> **INSTRUCTIONS TO FOLLOW**: Repeat the entire listing exactly.

┄┄┄┄┄┄┄┄┄┄

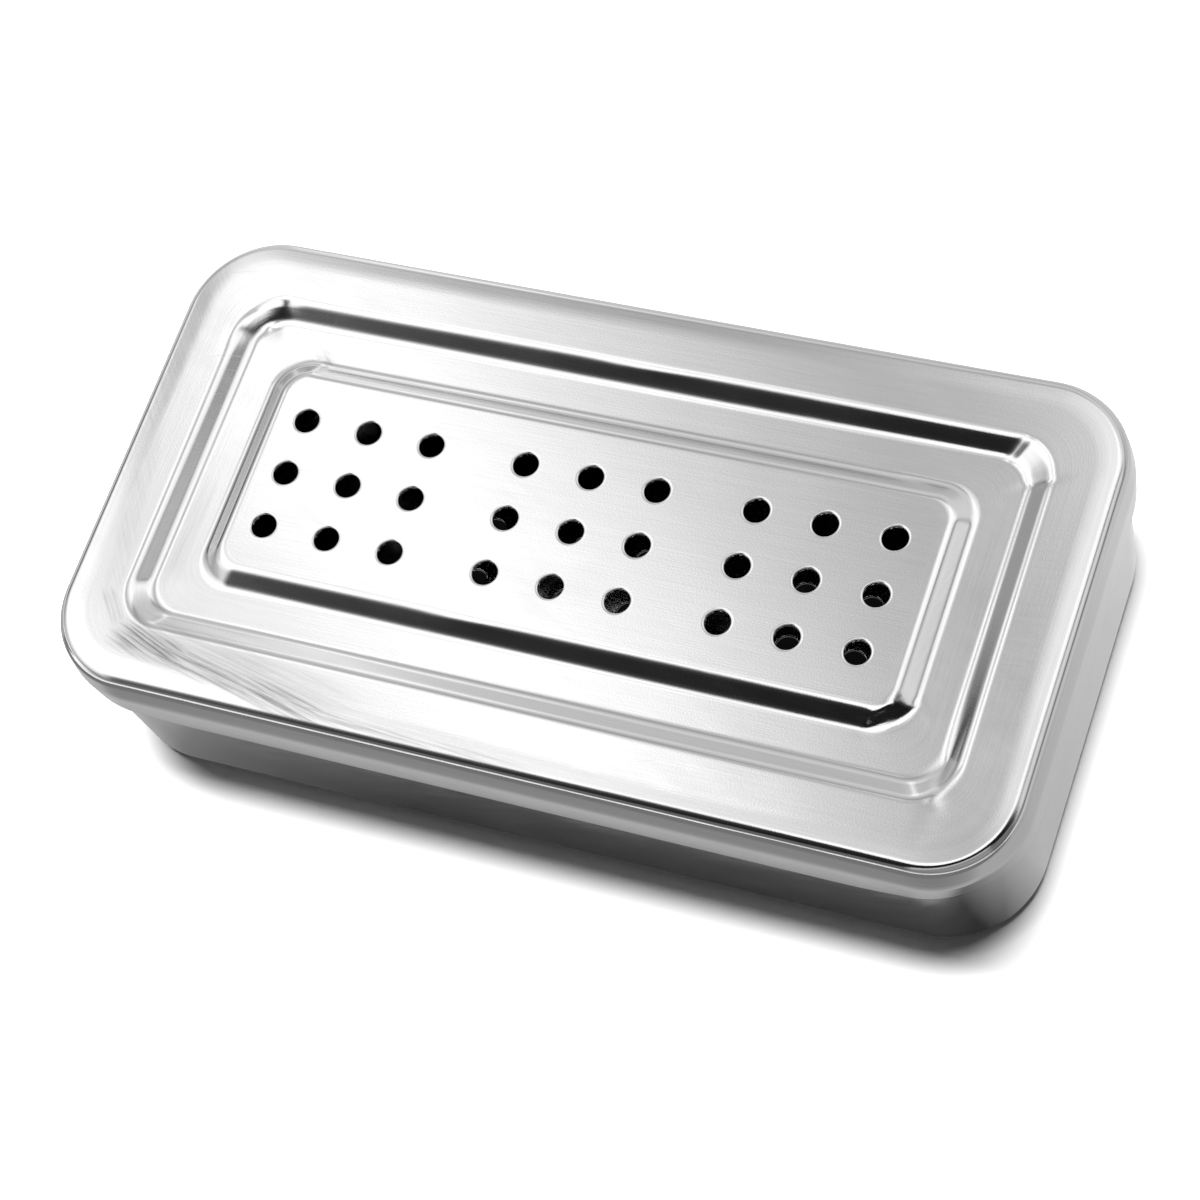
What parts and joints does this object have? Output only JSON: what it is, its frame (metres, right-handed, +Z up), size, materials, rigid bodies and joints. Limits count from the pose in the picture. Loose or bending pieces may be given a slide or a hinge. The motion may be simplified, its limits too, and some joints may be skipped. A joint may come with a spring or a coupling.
{
  "type": "perforated instrument box",
  "caption": "Shallow stainless steel box with rounded corners, a perforated drop-on lid with a pressed stiffening channel, and a perforated tray base.",
  "frame": {"origin": "centre of the footprint, on the surface the base stands on", "axes": "+X along the long side, +Y along the short side, +Z up through the lid"},
  "size_m": [0.2022, 0.1048, 0.043],
  "materials": {
    "base_steel": "satin brushed, grain along the long side",
    "lid_steel": "satin brushed with fine wipe scratches"
  },
  "bodies": {
    "base_body": {"base": "base_steel"},
    "lid_body": {"lid": "lid_steel"}
  },
  "joints": [
    {"name": "lid_lift", "type": "slide", "parent": "base_body", "child": "lid_body", "axis": [0, 0, 1], "range_m": [0, 0.06]}
  ]
}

┄┄┄┄┄┄┄┄┄┄

> **COMPLETED EXERCISE**:
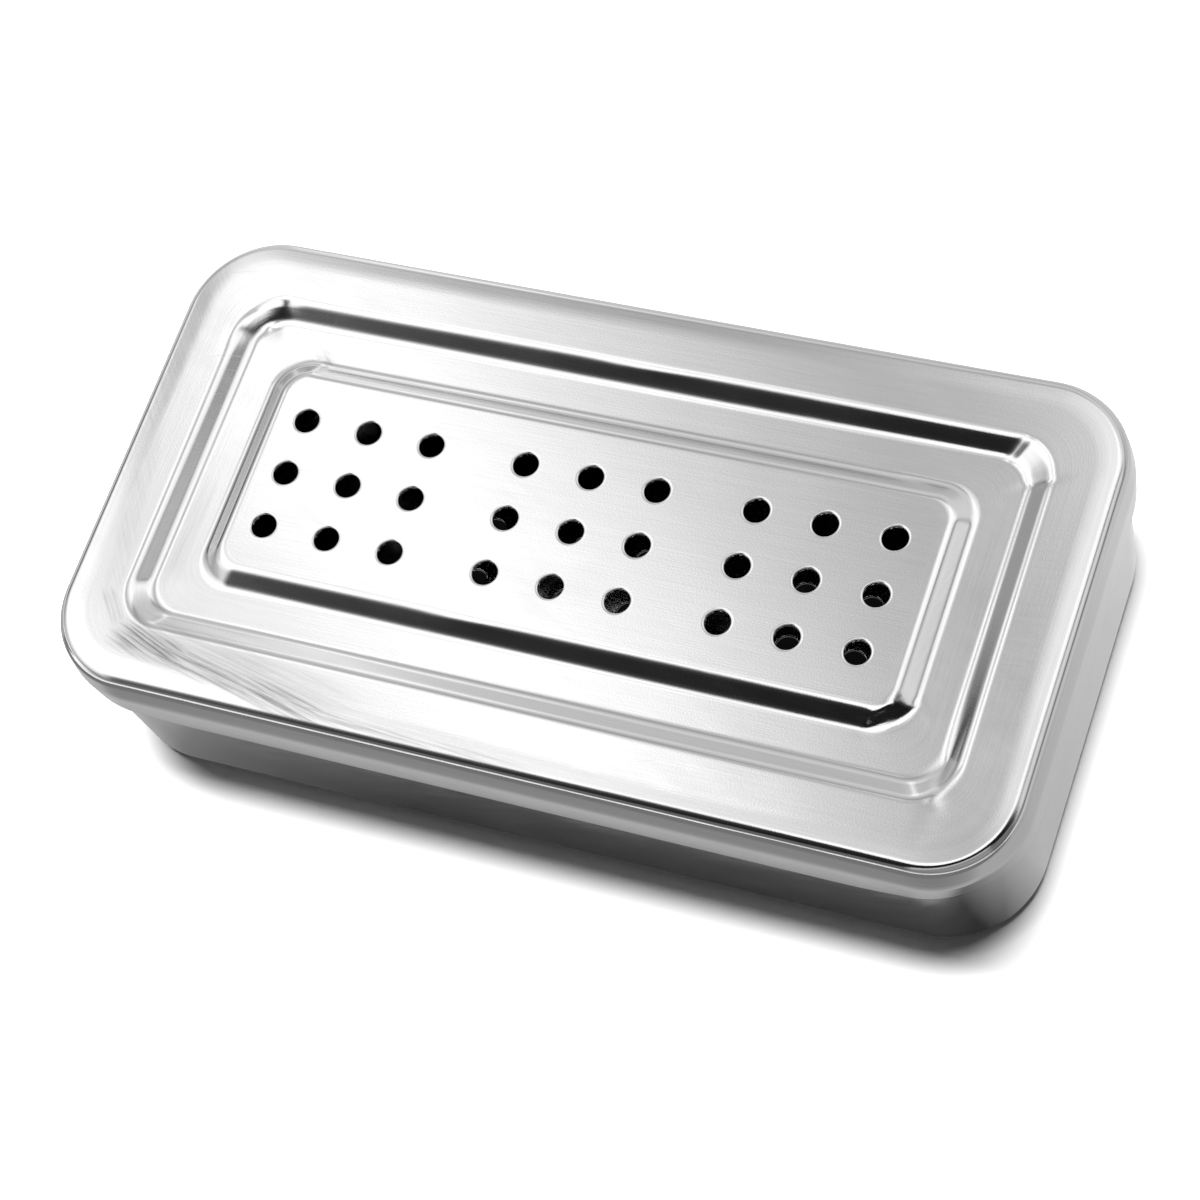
What parts and joints does this object have? Output only JSON: what it is, its frame (metres, right-handed, +Z up), size, materials, rigid bodies and joints. Limits count from the pose in the picture. Loose or bending pieces may be given a slide or a hinge. The motion may be simplified, its limits too, and some joints may be skipped. A joint may come with a spring or a coupling.
{
  "type": "perforated instrument box",
  "caption": "Shallow stainless steel box with rounded corners, a perforated drop-on lid with a pressed stiffening channel, and a perforated tray base.",
  "frame": {"origin": "centre of the footprint, on the surface the base stands on", "axes": "+X along the long side, +Y along the short side, +Z up through the lid"},
  "size_m": [0.2022, 0.1048, 0.043],
  "materials": {
    "base_steel": "satin brushed, grain along the long side",
    "lid_steel": "satin brushed with fine wipe scratches"
  },
  "bodies": {
    "base_body": {"base": "base_steel"},
    "lid_body": {"lid": "lid_steel"}
  },
  "joints": [
    {"name": "lid_lift", "type": "slide", "parent": "base_body", "child": "lid_body", "axis": [0, 0, 1], "range_m": [0, 0.06]}
  ]
}